Gospel: Matthew 17:9a, 10-13
As they were coming down from the mountain,
the disciples asked Jesus,
“Why do the scribes say that Elijah must come first?”
He said in reply, “Elijah will indeed come and restore all things;
but I tell you that Elijah has already come,
and they did not recognize him but did to him whatever they pleased. 
So also will the Son of Man suffer at their hands.”
Then the disciples understood
that he was speaking to them of John the Baptist.

The story of Lucy's martyrdom is not pleasant. Most Catholic images of Lucy show her with a plate of eyes, some with the martyr's palm, and fewer with a sword stabbed into her neck, or with bleeding wounds of any kind. John the Baptist was beheaded and his head placed upon a plate to please Herod's niece as punishment for preaching against the world and for repentance and Christ.
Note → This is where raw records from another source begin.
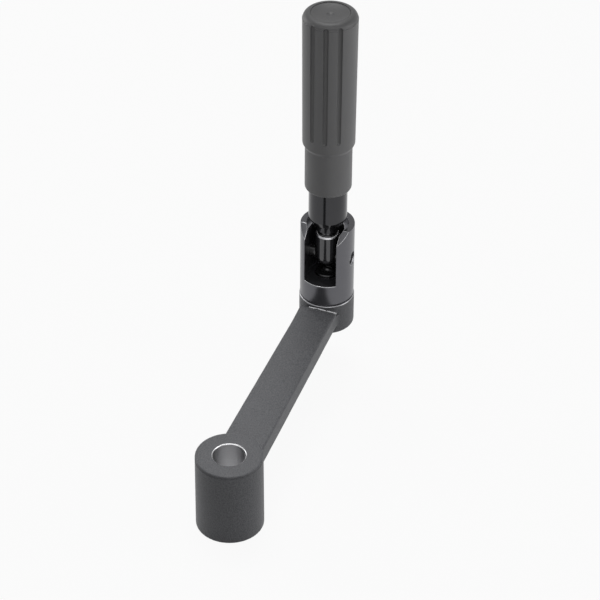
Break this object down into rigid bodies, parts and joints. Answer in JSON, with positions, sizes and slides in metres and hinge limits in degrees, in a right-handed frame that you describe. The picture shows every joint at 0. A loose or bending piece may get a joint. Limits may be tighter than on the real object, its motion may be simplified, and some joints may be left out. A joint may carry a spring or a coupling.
{
  "type": "crank handle",
  "caption": "Crank handle: round hub with a plain shaft bore, straight cast arm, and a revolving cylinder grip that draws out against a spring and folds over the arm.",
  "frame": {"origin": "middle of the shaft bore in the hub", "axes": "+X from the bore along the arm to the grip's axis, +Z along the bore towards the grip, +Y to the left of the arm seen from above"},
  "size_m": [0.1526, 0.0298, 0.1866],
  "materials": {
    "powder_coat": "fine structured matt coat",
    "black_steel": "black oxidised, turned and polished",
    "bright_steel": "bright ground steel",
    "grip_plastic": "fine matt moulded plastic"
  },
  "bodies": {
    "crank": {"crank_arm": "powder_coat", "pivot_housing": "black_steel", "housing_screw": "black_steel", "cross_pin": "bright_steel"},
    "swivel": {"swivel_rod": "black_steel", "pull_spring": "bright_steel", "spring_washer": "bright_steel", "rod_nut": "bright_steel"},
    "sleeve": {"spindle": "black_steel", "retaining_ring": "bright_steel"},
    "handle": {"grip": "grip_plastic", "end_cap": "grip_plastic"}
  },
  "joints": [
    {"name": "handle_fold", "type": "hinge", "parent": "crank", "child": "swivel", "pos_m": [0.125, 0, 0.0405], "axis": [0, -1, 0], "range_deg": [0, 90]},
    {"name": "grip_pull", "type": "slide", "parent": "swivel", "child": "sleeve", "axis": [0, 0, 1], "range_m": [0, 0.004], "stiffness_N_per_m": 2000, "deforming": ["pull_spring"]},
    {"name": "grip_spin", "type": "hinge", "parent": "sleeve", "child": "handle", "pos_m": [0.125, 0, 0.12], "axis": [0, 0, 1], "continuous": true}
  ]
}
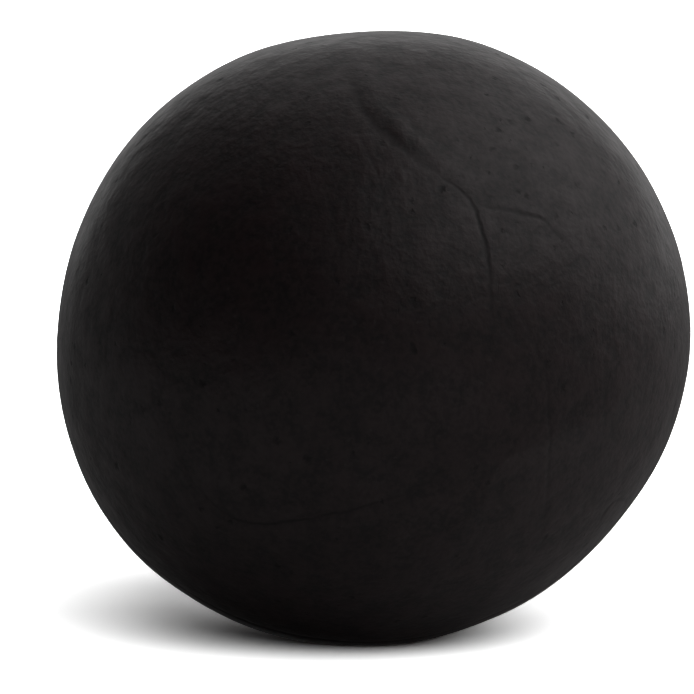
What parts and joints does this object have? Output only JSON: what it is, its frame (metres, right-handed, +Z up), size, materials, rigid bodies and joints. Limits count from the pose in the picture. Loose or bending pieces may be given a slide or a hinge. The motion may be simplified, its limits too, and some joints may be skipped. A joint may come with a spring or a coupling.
{
  "type": "watch case opening friction ball",
  "caption": "Hollow soft rubber ball, blown up through a needle valve, that is pressed on a screwed watch case back to grip and turn it.",
  "frame": {"origin": "middle of the patch that the ball rests on, at the bottom centre of its bounding box", "axes": "+Z up; -Y is the front, the side without the valve; +X is to the right seen from the front; the valve looks back along +Y and 20 degrees down"},
  "size_m": [0.0658, 0.065, 0.0633],
  "materials": {
    "shell_rubber": "soft matt, moulded, faintly creased",
    "valve_rubber": "smooth moulded"
  },
  "bodies": {
    "root": {"front_shell": "shell_rubber", "rear_shell": "shell_rubber", "valve_housing": "valve_rubber", "valve_core": "valve_rubber"}
  },
  "joints": []
}
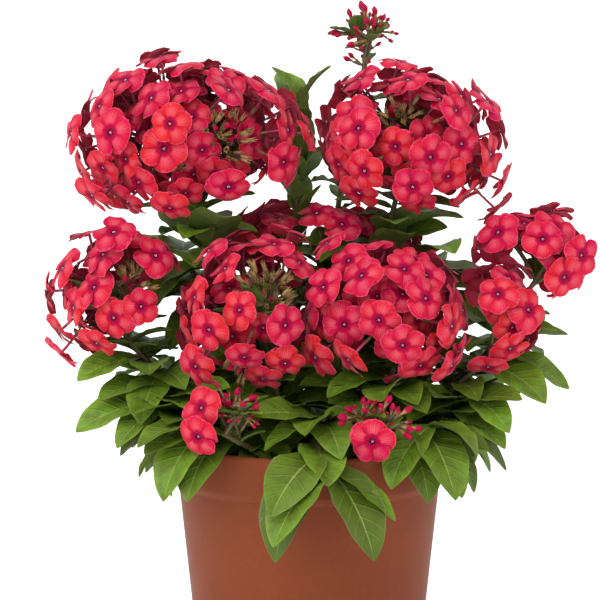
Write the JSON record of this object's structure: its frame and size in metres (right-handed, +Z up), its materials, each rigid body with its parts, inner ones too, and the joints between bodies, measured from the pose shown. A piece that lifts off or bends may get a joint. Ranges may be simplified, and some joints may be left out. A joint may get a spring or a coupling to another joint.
{
  "type": "potted phlox plant",
  "caption": "Bushy garden phlox with domed heads of coral-red five-petalled florets over lance-shaped leaves, growing in a round plastic nursery pot.",
  "frame": {"origin": "centre of the pot's underside, on the plane it stands on", "axes": "+Z up, -Y towards the side the plant is shown from, +X to the right of that side"},
  "size_m": [0.3327, 0.2312, 0.3907],
  "materials": {
    "pot": "smooth, faintly satin terracotta-brown plastic",
    "potting_mix": "damp dark crumbs of bark and peat",
    "foliage": "soft sheen, mid to dark green with pale midribs",
    "florets": "velvety coral red with a magenta eye",
    "buds": "soft deep magenta-pink"
  },
  "bodies": {
    "root": {"pot": "pot", "potting_mix": "potting_mix", "head_upper_left": "florets", "head_upper_right": "florets", "head_front_right": "florets", "head_low_right": "florets", "head_front_left": "florets", "head_left": "florets", "head_right": "florets", "head_middle": "florets", "bud_head_top": "buds", "bud_head_front": "buds", "bud_head_front_left": "buds", "shoot_front_left": "foliage", "shoot_left": "foliage", "shoot_front": "foliage", "shoot_centre": "foliage", "shoot_front_right": "foliage", "shoot_right": "foliage", "shoot_back_right": "foliage", "shoot_back_left": "foliage", "shoot_middle_right": "foliage", "shoot_middle_left": "foliage", "stem_bud_front": "foliage", "stem_bud_front_left": "foliage", "stem_upper_left": "foliage", "stem_upper_right": "foliage", "stem_front_left": "foliage", "stem_front_right": "foliage", "stem_left": "foliage", "stem_right": "foliage", "stem_low_right": "foliage", "stem_middle": "foliage", "stem_top": "foliage", "shoot_top": "foliage"}
  },
  "joints": []
}
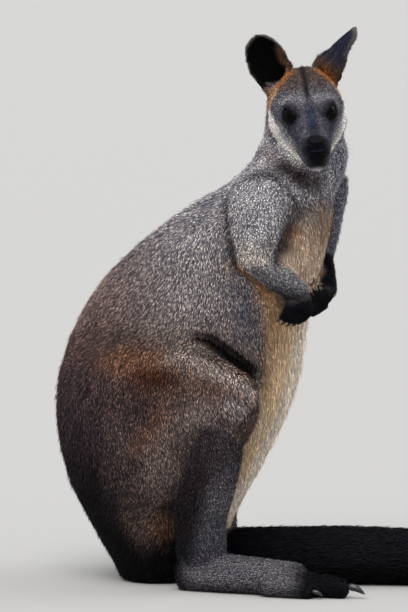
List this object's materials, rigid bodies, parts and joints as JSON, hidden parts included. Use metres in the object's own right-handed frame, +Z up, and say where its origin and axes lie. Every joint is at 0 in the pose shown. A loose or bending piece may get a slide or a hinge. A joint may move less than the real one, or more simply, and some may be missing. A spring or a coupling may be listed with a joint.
{
  "type": "swamp wallaby",
  "caption": "Life-size still model of a swamp wallaby sitting upright on its haunches, tail swung forward between the feet and head turned to its right.",
  "frame": {"origin": "on the floor, under the middle of the whole body's bounding box", "axes": "+Z up; -Y the way the pelvis and the feet face, so +Y is towards the back; -X the animal's right"},
  "size_m": [0.2604, 0.7596, 0.6274],
  "materials": {
    "coat": "coarse dry fur, dark brown grizzled with grey",
    "nose": "bare damp grained skin",
    "eye": "wet dark brown",
    "claw": "dark horn"
  },
  "bodies": {
    "root": {"claw_fifth_toe_left": "claw", "claw_fifth_toe_right": "claw", "claw_finger_1_left": "claw", "claw_finger_1_right": "claw", "claw_finger_2_left": "claw", "claw_finger_2_right": "claw", "claw_finger_3_left": "claw", "claw_finger_3_right": "claw", "claw_finger_4_left": "claw", "claw_finger_4_right": "claw", "claw_finger_5_left": "claw", "claw_finger_5_right": "claw", "claw_fourth_toe_left": "claw", "claw_fourth_toe_right": "claw", "claw_second_toe_left": "claw", "claw_second_toe_right": "claw", "claw_third_toe_left": "claw", "claw_third_toe_right": "claw", "ear_left": "coat", "ear_right": "coat", "eye_left": "eye", "eye_right": "eye", "foot_left": "coat", "foot_right": "coat", "forearm_left": "coat", "forearm_right": "coat", "hand_left": "coat", "hand_right": "coat", "head": "coat", "neck": "coat", "nose": "nose", "shank_left": "coat", "shank_right": "coat", "tail_base": "coat", "tail_middle": "coat", "tail_tip": "coat", "thigh_left": "coat", "thigh_right": "coat", "trunk": "coat", "upper_arm_left": "coat", "upper_arm_right": "coat"}
  },
  "joints": []
}
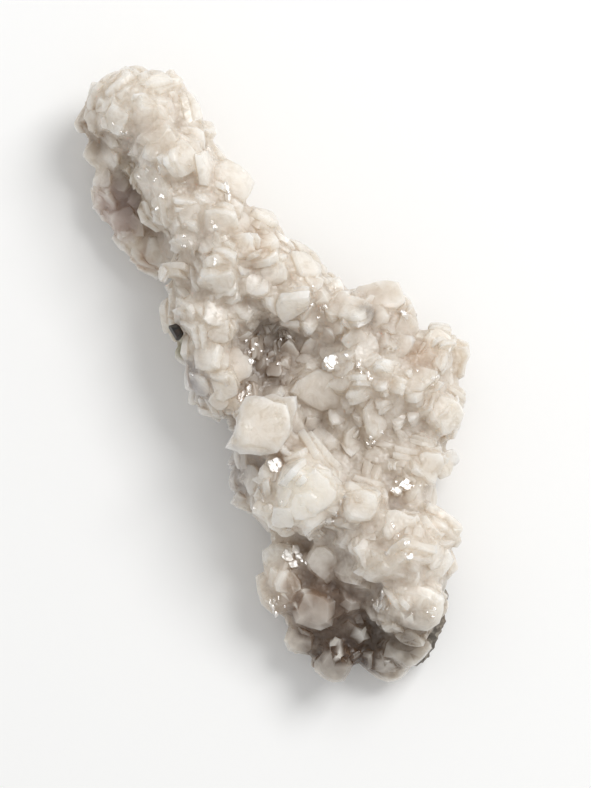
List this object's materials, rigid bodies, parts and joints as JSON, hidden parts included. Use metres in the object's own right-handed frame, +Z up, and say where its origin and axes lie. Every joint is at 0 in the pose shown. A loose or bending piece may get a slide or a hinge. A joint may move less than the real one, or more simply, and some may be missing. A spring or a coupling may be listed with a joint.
{
  "type": "dolomite specimen",
  "caption": "Hand-sized group of white saddle dolomite crystals with a long arm, lying on its back on a remnant of grey rock.",
  "frame": {"origin": "middle of the specimen's footprint, on the surface that it rests on", "axes": "+Z up, away from the surface it lies on, out of the crystal-covered face; +Y up the specimen, from the broad foot towards the narrow arm; +X to the right, seen from above"},
  "size_m": [0.0622, 0.0976, 0.0245],
  "materials": {
    "dolomite": "milky white, translucent, pearly crystal faces",
    "rock": "dull grey, finely granular broken stone",
    "sphalerite": "black, resinous lustre"
  },
  "bodies": {
    "root": {"dolomite_cluster": "dolomite", "host_rock": "rock", "sphalerite_crystal": "sphalerite"}
  },
  "joints": []
}
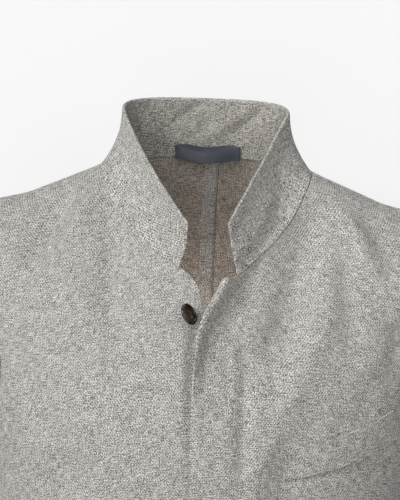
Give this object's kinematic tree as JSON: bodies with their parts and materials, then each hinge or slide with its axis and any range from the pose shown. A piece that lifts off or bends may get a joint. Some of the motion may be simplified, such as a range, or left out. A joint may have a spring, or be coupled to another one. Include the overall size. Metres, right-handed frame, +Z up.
{
  "type": "stand collar jacket",
  "caption": "Men's unlined wool twill jacket with a stand collar open in a V, covered front, chest welt pocket and two-piece sleeves, in worn shape.",
  "frame": {"origin": "the nape: centre of the back neck seam, where the jacket rests on the wearer", "axes": "+Z up along the wearer's back, the front faces -Y, +X is the wearer's left"},
  "size_m": [0.6498, 0.2745, 0.7841],
  "materials": {
    "twill": "light grey melange wool twill",
    "satin": "dark navy grey satin ribbon",
    "horn": "polished dark brown horn"
  },
  "bodies": {
    "root": {"front_left": "twill", "front_right": "twill", "back_left": "twill", "back_right": "twill", "sleeve_left_top": "twill", "sleeve_left_under": "twill", "sleeve_right_top": "twill", "sleeve_right_under": "twill", "collar": "twill", "collar_facing": "twill", "neck_tape": "twill", "hanger_loop": "satin", "chest_pocket_welt": "twill", "button_top": "horn", "button_2": "horn", "button_3": "horn", "button_4": "horn", "button_5": "horn"}
  },
  "joints": []
}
Lucy is one of thousands of martyrs to suffer in a similar way, and like all of them, she also calls us to repent of our sins, to love others, and to love Christ, to look for the light in the midst of winter, and have faith in the return of the sun.

Lucy belongs in my winter tradition because she reminds me to
make ready, 
light the lights! 

Christmas is coming!
Christ is coming!

How different those two phrases are, and yet they are the same. 

So there is my very long meditation on St. Lucy's Day, and I am sure I have more to learn and incorporate into my devotional life as the years go by. This year, at my house, there were no saffron buns or candle crowns, but we did observe St. Lucy's Day in other ways that are also part of the tradition, bringing light into the darkness, giving love to others and giving thanks to God.

You can see how we've celebrated St. Lucy in the past in my post called Winter Saints.


  1. Lovely post! I think the story and legends around St. Lucia are so fascinating. And love seeing all the beautiful Lucia images you've collected as well. Thanks for joining in the procession! Christmas Blessings to you!~

    1. Thank you for stopping by! The first image is my current favorite, with Italian Lucy in the red vest with green bow.I find the calendar's development over the years an endless source of fascination.